Are you now or have you ever been addicted to computer solitaire? I certainly have been, especially when in the throes of clinical depression. I wrote this poem about my favorite game, Spider, and B.F. Skinner’s “Human Behavior” course at Harvard several years ago, before my books were published, when I was temporarily off Zoloft. I still have occasional relapses, but they’re few and far between. Blogging seems to be an excellent antidote to this solitary addiction.
Skinner’s Last Laugh
I’m trapped again before this green computer screen.
The silken strands of Spider smother me,
engulf me in a mindless mush cocoon.
One win, I told myself – no more.
I’ll log on while my husband’s out – he’ll never know.
Now, half a dozen losses later, I’m still here,
forefinger on the mouse, stomach clenched.
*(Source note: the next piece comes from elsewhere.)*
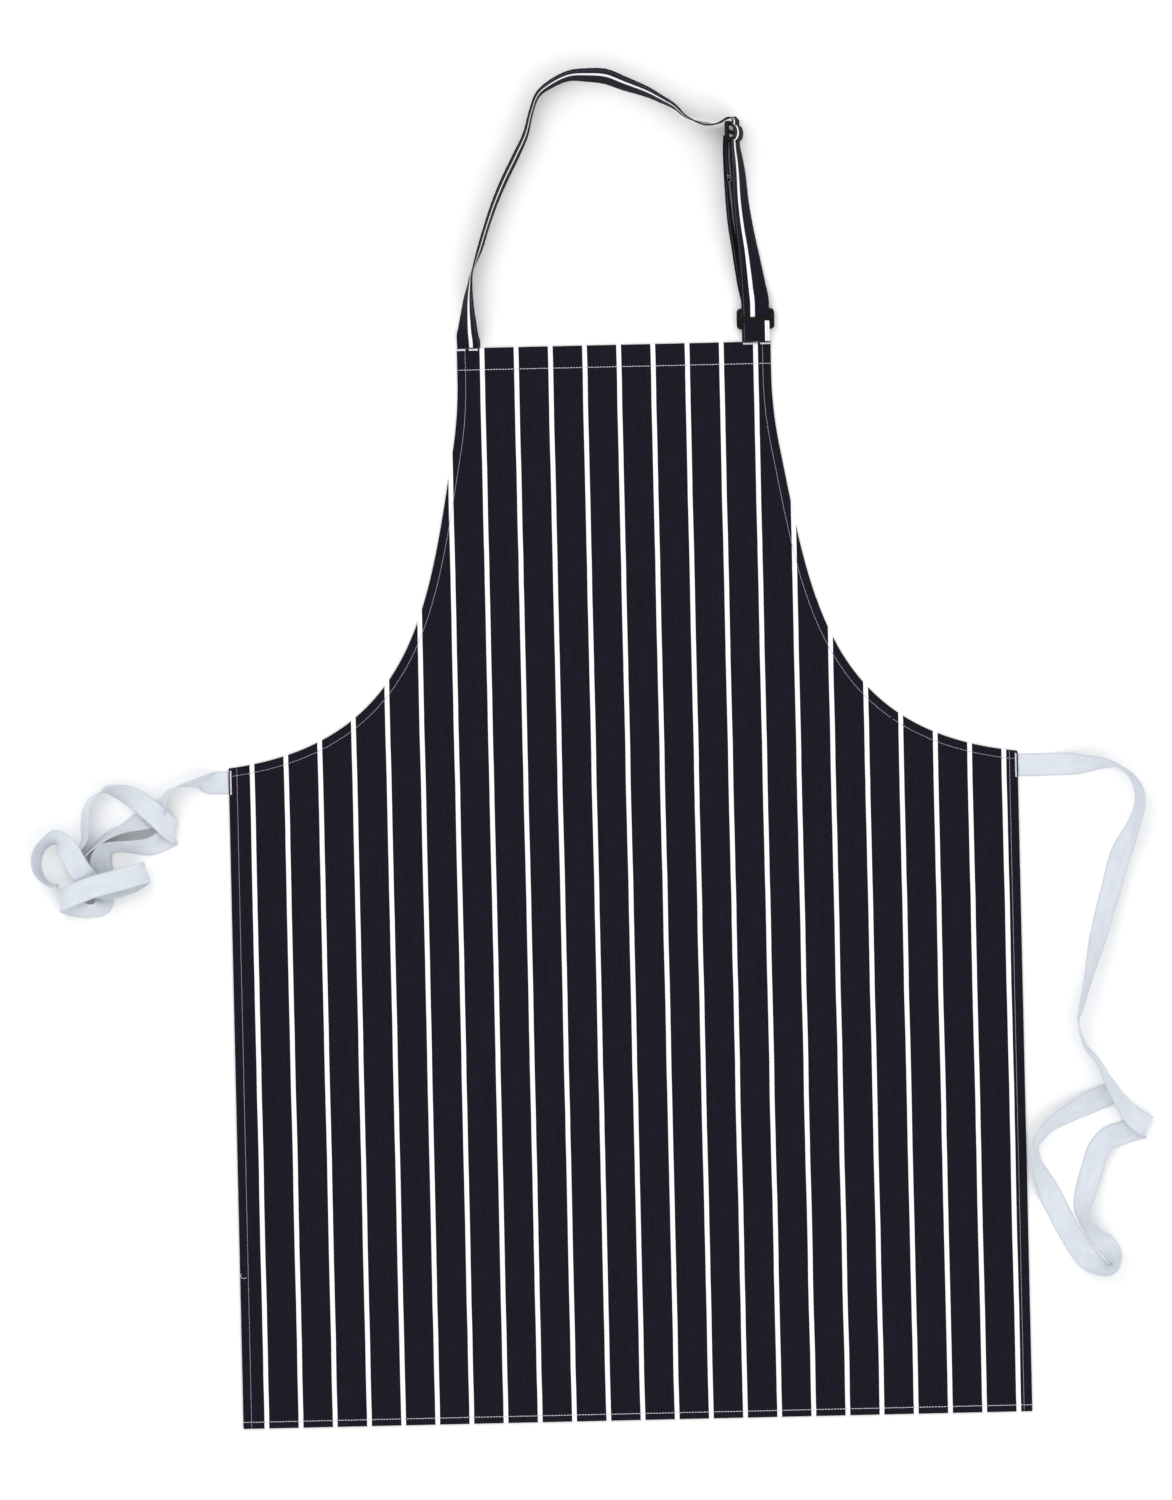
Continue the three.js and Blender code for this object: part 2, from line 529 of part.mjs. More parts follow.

The acid of self-loathing eats away my core,
erodes the creativity I used to prize.
My mind trips back in time.
I see a basement laboratory, low-ceilinged,
beneath the Harvard Yard well over forty years ago
when I, a sophomore Cliffie, braces barely off my teeth,
hunkered down at B.F. Skinner’s teaching machine.
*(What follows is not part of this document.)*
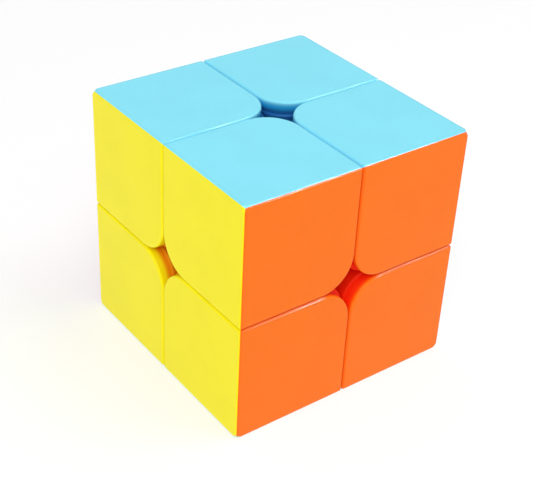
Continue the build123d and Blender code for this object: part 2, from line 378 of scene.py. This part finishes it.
def cap_plastic(name, axis, face, wall_shade, bottom_shade):
    """Gloss plastic coloured through, with painted shade: darker, deeper colour down in its
    face's hole.
    """
    shader = Shader(name)
    place = shader.place()
    coords = [shader.math("ABSOLUTE", c) for c in shader.split(place)]
    on_shaded_wall, on_shaded_bottom = hole_shade_masks(shader, coords, axis)
    seam_shade = seam_shade_mask(shader, coords, axis)
    edge, polish_and_shade = edge_masks(shader, place, coords)
    scratched = hairlines(shader, place)

    colour = cap_colour(shader, place, face, wall_shade, seam_shade, edge, polish_and_shade)
    # painted shade: the wall and bottom colours darken the face colour down in the hole
    colour = shader.blend(on_shaded_wall, colour, rgba(wall_shade))
    shader.set("Base Color", shader.blend(on_shaded_bottom, colour, rgba(bottom_shade)))
    shader.set("Roughness", cap_roughness(shader, place, scratched, polish_and_shade, on_shaded_wall))
    shader.set("Specular IOR Level", CAP_SPECULAR)
    shader.set("Normal", cap_relief(shader, place, scratched))
    return shader.material


# ---------------------------------------------------------------- mechanism


def inner_plastic(name, colour):
    """Matte off-white plastic, rubbed smoother in patches where pieces slide."""
    shader = Shader(name)
    place = shader.place()
    cloud = shader.noise(place, INNER_CLOUD_SIZE, detail=4.0)
    dark, light = [rgba(colour, shade) for shade in INNER_SHADES]
    shader.set("Base Color", shader.blend(shader.ramp(cloud, *INNER_CLOUD_RANGE), dark, light))
    patches = shader.noise(place, INNER_RUB_SIZE, detail=3.0, roughness=0.6)
    rub = shader.math("MULTIPLY", shader.ramp(patches, *INNER_RUB_RANGE), INNER_RUB)
    shader.set("Roughness", shader.math("SUBTRACT", INNER_ROUGHNESS, rub))
    grain_size, grain_height, grain_strength = INNER_GRAIN
    grain = shader.noise(place, grain_size)
    shader.set("Normal", shader.bump(grain, grain_height, grain_strength))
    return shader.material


def steel(name, colour, roughness):
    """Plated steel with fine turning marks."""
    shader = Shader(name)
    place = shader.place()
    cloud = shader.noise(place, METAL_CLOUD_SIZE, detail=4.0, roughness=0.6)
    dark, light = [rgba(colour, shade) for shade in METAL_SHADES]
    shader.set("Base Color", shader.blend(cloud, dark, light))
    shader.set("Metallic", 1.0)
    smooth, dull = [roughness + change for change in METAL_SMEAR]
    shader.set("Roughness", shader.ramp(cloud, *METAL_CLOUD_RANGE, smooth, dull))
    mark_size, mark_height, mark_strength = TURNING_MARKS
    turned = shader.stretch(place, TURNING_TURN, TURNING_STRETCH)
    marks = shader.noise(turned, mark_size, detail=3.0)
    shader.set("Normal", shader.bump(marks, mark_height, mark_strength))
    return shader.material


# ---------------------------------------------------------------- dressing the CAD nodes


def make_materials():
    """One material for each of the record's material slots."""
    made = {}
    for slot, choice in CAPS.items():
        made[slot] = cap_plastic("moulded_" + slot, *choice)
    made["inner_plastic"] = inner_plastic("moulded_inner", INNER_COLOUR)
    made["steel"] = steel("plated_steel", STEEL_COLOUR, STEEL_ROUGHNESS)
    made["spring_steel"] = steel("spring_wire", SPRING_COLOUR, SPRING_ROUGHNESS)
    return made


def dress_nodes():
    """Give every CAD node the material of its slot."""
    made = make_materials()
    for entry in frame["record"]["subparts"]:
        mesh = nodes[entry["node"]].data
        mesh.materials.clear()
        mesh.materials.append(made[entry["material_slot"]])


# ---------------------------------------------------------------- studio


def floor_paint():
    """Pale paint that glows a little, and more so where the lamps no longer reach."""
    shader = Shader("pale_floor")
    place = shader.place()
    grey = (FLOOR_GREY, FLOOR_GREY, FLOOR_GREY)
    cloud = shader.noise(place, FLOOR_CLOUD_SIZE, detail=3.0)
    dark, light = [rgba(grey, shade) for shade in FLOOR_SHADES]
    shader.set("Base Color", shader.blend(cloud, dark, light))
    shader.set("Roughness", FLOOR_ROUGHNESS)
    shader.set("Specular IOR Level", 0.0)
    shader.set("Emission Color", WHITE)
    x, y, _ = shader.split(place)
    far = shader.length(x, y)
    shader.set("Emission Strength", shader.ramp(far, *FLOOR_GLOW_REACH, *FLOOR_GLOW))
    return shader.material


def make_floor():
    mesh = bpy.data.meshes.new("floor")
    corners = [(-1, -1), (1, -1), (1, 1), (-1, 1)]
    ring = [(x * FLOOR_REACH, y * FLOOR_REACH, -HALF) for x, y in corners]
    mesh.from_pydata(ring, [], [(0, 1, 2, 3)])
    mesh.materials.append(floor_paint())
    floor = bpy.data.objects.new("floor", mesh)
    bpy.context.scene.collection.objects.link(floor)


def aim_lamp(name, data, direction, distance):
    """Hang a lamp at a distance from the cube and point it at the cube's middle."""
    lamp = bpy.data.objects.new(name, data)
    away = Vector(direction).normalized()
    lamp.location = away * distance
    lamp.rotation_euler = (-away).to_track_quat("-Z", "Y").to_euler()
    bpy.context.scene.collection.objects.link(lamp)
    return lamp


def make_lamp(name, direction, distance, diameter, power):
    data = bpy.data.lights.new(name, "AREA")
    data.shape = "DISK"
    data.size = diameter
    data.energy = power
    aim_lamp(name, data, direction, distance)


def make_strip(name, direction, distance, width, height, power):
    """Tall narrow softbox that only shows as a reflection."""
    data = bpy.data.lights.new(name, "AREA")
    data.shape = "RECTANGLE"
    data.size = width
    data.size_y = height
    data.energy = power
    lamp = aim_lamp(name, data, direction, distance)
    lamp.visible_diffuse = False
    lamp.visible_camera = False


def make_world():
    world = bpy.data.worlds.new("studio")
    bpy.context.scene.world = world
    world.use_nodes = True
    background = world.node_tree.nodes["Background"]
    background.inputs["Color"].default_value = WHITE
    background.inputs["Strength"].default_value = WORLD_STRENGTH


def make_studio():
    make_floor()
    for name, choice in LAMPS.items():
        make_lamp(name, *choice)
    for name, choice in STRIPS.items():
        make_strip(name, *choice)
    make_world()
    bpy.context.scene.view_settings.view_transform = "Standard"


make_camera()
dress_nodes()
make_studio()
A quaint, enormous turntable, a huge bronzed disc,
that called to mind the earliest Victrola.
A skinny rectangle of a window that doled out praise in tiny type
when I punched in the one correct answer. Guess wrong,
you had to try again ad infinitum. Conform, or fail the course.
Nat Sci 114, the catalog called it. Human Behavior.
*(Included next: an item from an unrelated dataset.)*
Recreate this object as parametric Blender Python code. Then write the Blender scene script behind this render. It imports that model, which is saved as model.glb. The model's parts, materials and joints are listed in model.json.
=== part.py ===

Run the maze correctly, get an A. Positive reinforcement,
the Skinner gospel. We, the young lab rats,
laughed furtively behind the mad professor’s back.
So primitive, we thought, this pathetic stab at thought control.
Machines will never tame the human spirit.
Free thought rules.
I see him grinning down today, that mad professor.
His wiry grey hair, his horn-rimmed glasses, his skeletal smile.
The literate world’s a virtual Skinner box.
I’m one of countless millions clicking on that mouse,
running the maze that turns my mind to mush.
The machine’s more elegant, the graphics splendid.
The cards click crisply. When the final suit cascades into place,
electric trumpets blare, and fireworks explode.
“You’ve won!” the screen proclaims in garish orange
that segues to magenta.
Somewhere Professor Skinner laughs in glee.
His thought-control experiment’s gone global, run amuck,
beyond his wildest dreams. And we, who used to dream,
crawl mindless through the maze.
© Julie Lomoe
I did some online research awhile back, and learned that addiction to computer games has become a recognized clinical phenomenon. Fortunately I never got into interactive online gaming – like heroin, it’s something I’d never dare try, for fear of becoming fatally addicted. Social networking has some of the same alluring properties. Logging onto Facebook for the first time in a few days, I felt a definite rush. I like to think I’ve got it under control, but maybe I’m just in denial.
What about you? Have you ever been dangerously addicted to computer games? When did you hit bottom, and how did you recover?